Note I will probably go with your suggestion below, so whether or
not to use kref_get_unless_zero here is likely no longer relevant.
>> With the device_lock() synchronizing against the device_lock()
>> in device_unregister(connector->kdev). So that we either see
>> drvdata == NULL if we race with unregistering; or we get
>> a reference on the drm_connector obj before its ref-count can
>> drop to 0.
>
> The trouble is that most connectors aren't full drivers on their kdev.
> So this isn't the right lock. We need another lock which protects the
> drvdata pointer appropriately for drm connectors.
>
>> There might be places though where we call code take the device_lock
>> while holding a lock necessary for the drm_connector_get() , so
>> this approach might lead to an AB BA deadlock. As such I think
>> my original approach is better (also see below).
>>
>>> Lookup tables holding full references tends to lead to all kinds of bad
>>> side effects.
>>
>> The proposed reference is not part of a lookup list, it is a
>> reference from the kdev on the drm_connector object which gets
>> dropped as soon as the kdev's refcount hits 0, which normally
>> happens directly after drm_connector_unregister() has run.
>
> Yeah but the way you use it is for lookup purposes. What we're
> implementing is the "get me the drm_connector for this fwnode"

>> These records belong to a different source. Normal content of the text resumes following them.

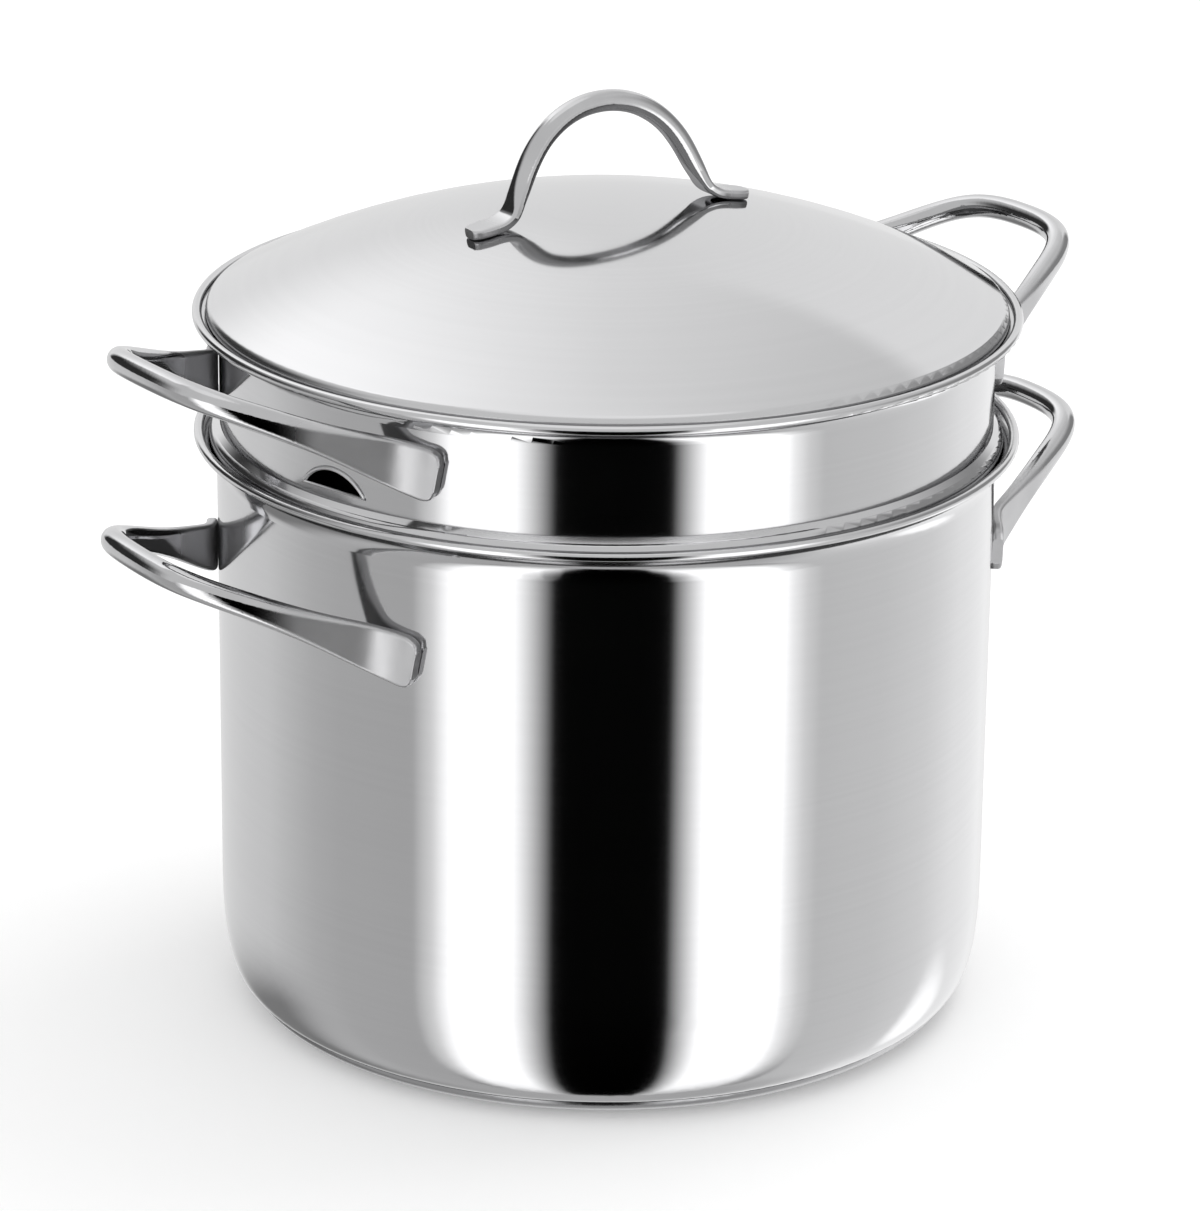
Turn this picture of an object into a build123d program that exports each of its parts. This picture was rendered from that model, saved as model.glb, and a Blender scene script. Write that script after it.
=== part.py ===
"""Pasta pot with a lift-out strainer and a domed lid, in millimetres.

The pot stands on the XY plane with its axis on Z and its side handles on X.
Every vessel is a spun steel shell, and every handle is one rod with its ends pressed flat.
"""

from build123d import *
from math import asin, cos, degrees, radians, sin, sqrt, tan
import os

# Driving dimensions of the pot
pot_radius = 120.0
rim_overhang = 7.0
rim_radius = pot_radius + rim_overhang
pot_rim_height = 182.6
sheet = 1.0
bead_radius = 1.5
flare_radius = 10.5
flare_angle = 70.0

# Base of the pot: a bonded aluminium core inside a thin steel cap
base_height = 5.5
base_inset = 6.8
base_radius = pot_radius - base_inset
foot_inset = 11.2
foot_radius = base_radius - foot_inset
cap_sheet = 0.8
corner_height = 38.0

# Strainer: a plain upper band in line with the pot's inner wall, a rolled shoulder and a perforated basket
strainer_radius = pot_radius - sheet
strainer_stands_out = 37.8
strainer_rim_height = pot_rim_height + strainer_stands_out
ledge_radius = 5.0
shoulder_radius = 3.2
basket_step = 4.0
basket_radius = strainer_radius - basket_step
basket_floor = 28.0
basket_corner = 15.0
seat_gap = 0.3
strainer_turn = 3.2

# Holes in the strainer
hole_diameter = 7.0
wall_rows = 5
holes_per_row = 14
floor_rings = 3
holes_per_ring = 5
vent_width = 25.0
vent_rise = 6.6
vent_clearance = 6.9
vent_sill = pot_rim_height + vent_clearance
vent_angle = 13.1

# Lid: a shallow dome with a rounded edge inside the strainer's bead, and a plug skirt
lid_gap = 1.2
lid_sheet = 0.8
dome_rise = 31.8
edge_radius = 3.0
plug_gap = 1.0
plug_depth = 6.0

# Side handles: reach is from the pot's axis, side is from the handle's own centre line
rod_diameter = 7.5
bow_overhang = 42.5
handle_reach = pot_radius + bow_overhang
handle_tilt = 22.5
pad_length = 12.0
pad_height = 16.0
pad_thickness = 3.4
pad_angle = 29.0
weld_gap = 0.2
leg_overhang = 24.4
leg_end_reach = pot_radius + leg_overhang
leg_end_side = 33.8

# Lid handle: an arch along X that leans back a little
lid_rod_diameter = 6.6
arch_rise = 31.3
arch_half_width = 28.5
arch_shoulder = 12.9
arch_lead = 12.7
arch_crown = 13.0
arch_lean = 8.0
foot_length = 13.6
foot_start = 35.4
foot_width = 9.2
foot_thickness = 3.0

# Rounded end of a pad: share of its length, then of its width
end_shape = ((0.0, 0.55), (0.1, 0.76), (0.3, 0.93), (0.6, 1.0), (1.0, 1.0))
# Bend: shares of the pad and of the leg that it takes up
side_bend, lid_bend = (0.5, 0.14), (0.4, 0.25)
# Stations on the bend: share of its curve, then of the pad's extra width
bend_shape = ((0.3, 0.95), (0.5, 0.88), (0.7, 0.8))
# Leg beyond the bend: share of its length, then of the pad's extra width and of its missing thickness
side_leg = ((0.0, 0.7, 0.97), (0.18, 0.5, 0.88), (0.4, 0.28, 0.65), (0.67, 0.12, 0.3), (1.0, 0.04, 0.05))
lid_leg = ((0.0, 0.5, 0.85), (0.25, 0.2, 0.55), (0.5, 0.06, 0.25), (0.75, 0.0, 0.08), (1.0, 0.0, 0.0))
# Bow: shares of the curve from the leg's end to the middle
bow_shape = (0.25, 0.45, 0.62, 0.78, 1.0)


def cubic(points, share):
    """A point at a share of the way along a cubic curve."""
    rest = 1 - share
    weights = (rest**3, 3 * rest**2 * share, 3 * rest * share**2, share**3)
    return sum((point * weight for point, weight in zip(points, weights)), Vector())


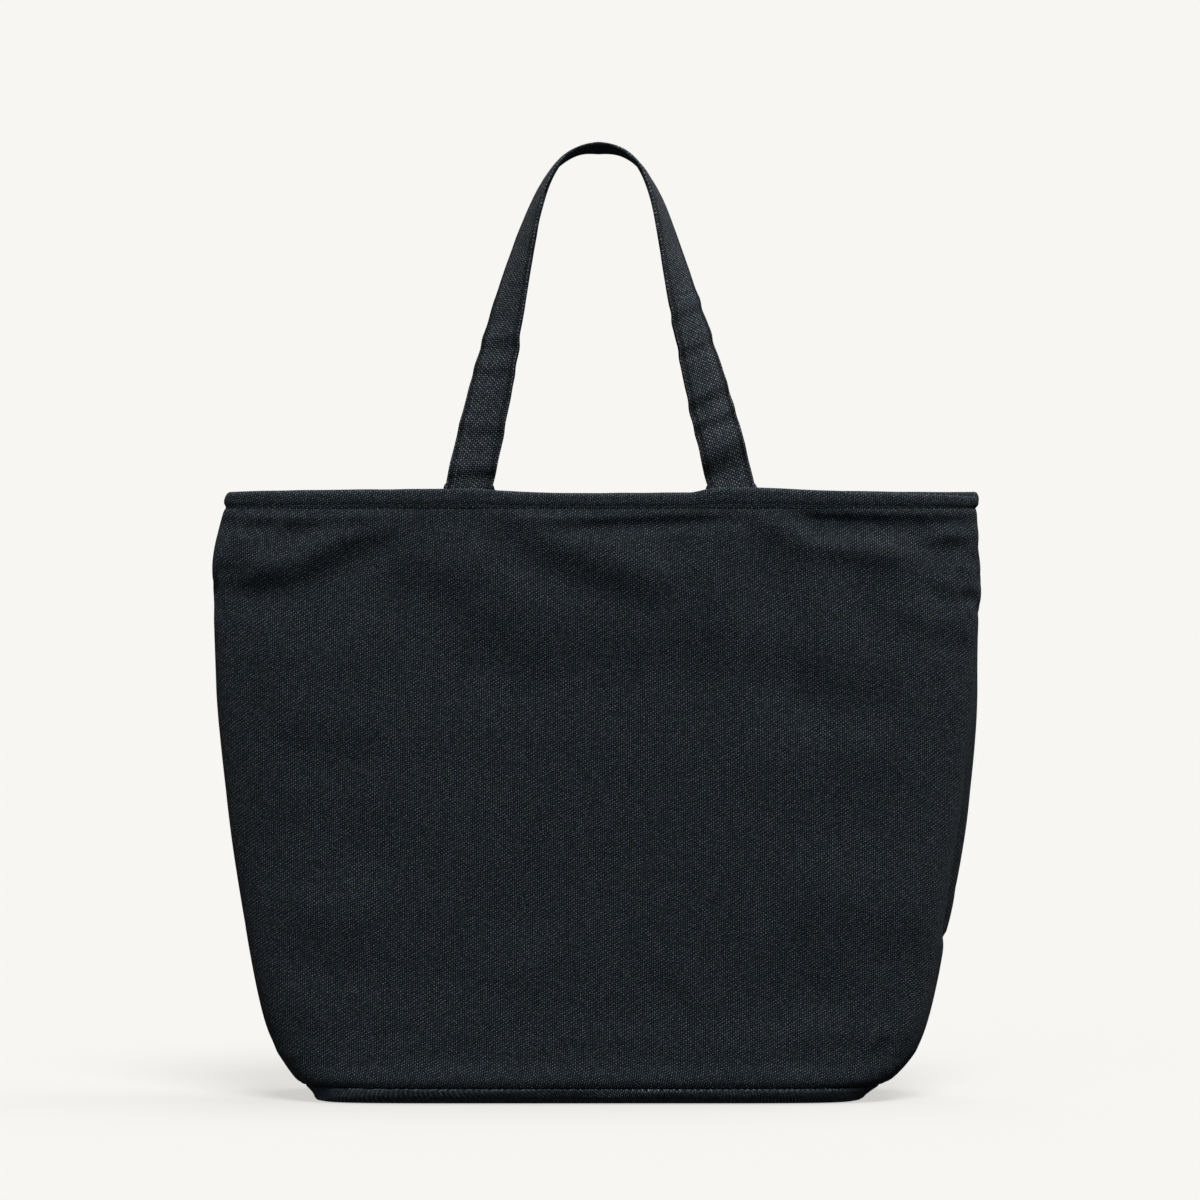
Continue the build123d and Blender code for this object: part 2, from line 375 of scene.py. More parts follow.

> functionality, and that _is_ a lookup.
Ack.
> How its implemented is an
> internal detail really, and somehow using full references for lookup
> functionality isn't great.
Ok, note that the caller of this only needs the reference for a
short while, what the caller does is:
connector = drm_connector_find_by_fwnode(dp->connector_fwnode);
if (connector) {
drm_connector_oob_hotplug_event(connector, &data);
drm_connector_put(connector);
}
As a result of out discussion I have been thinking about enforcing this
short-lifetime of the reference by changing:
void drm_connector_oob_hotplug_event(struct drm_connector *connector,
struct drm_connector_oob_hotplug_event_data *data);
to:
void drm_connector_oob_hotplug_event(struct fwnode_handle connector_fwnode,
struct drm_connector_oob_hotplug_event_data *data);
And making that do the lookup (+ almost immediate put) internally, making
the connector-lookup a purely drm-subsys internal thing and enforcing code
outside of the drm-subsys not holding a long-time reference to the connector
this way.
Please let me know if you prefer the variant where the connector lookup
details are hidden from the callers ?
Then I can change this for for v2 of this patch/series.
> I'm also not sure why we have to use the kdev stuff here. For other
> random objects we need to look up we're building that functionality on
> that object. It means you need to keep another list_head around for
> that lookup, but that's really not a big cost. E.g. drm_bridge/panel
> work like that.
Using class_for_each_dev seemed like a good way to iterate over all
the connectors. But given the discussion this has caused, just adding
a new static list + mutex for this to drivers/gpu/drm/drm_connector.c
sounds like it might be a better approach indeed.
So shall I change thing over to this approach for v2 of this patch/series?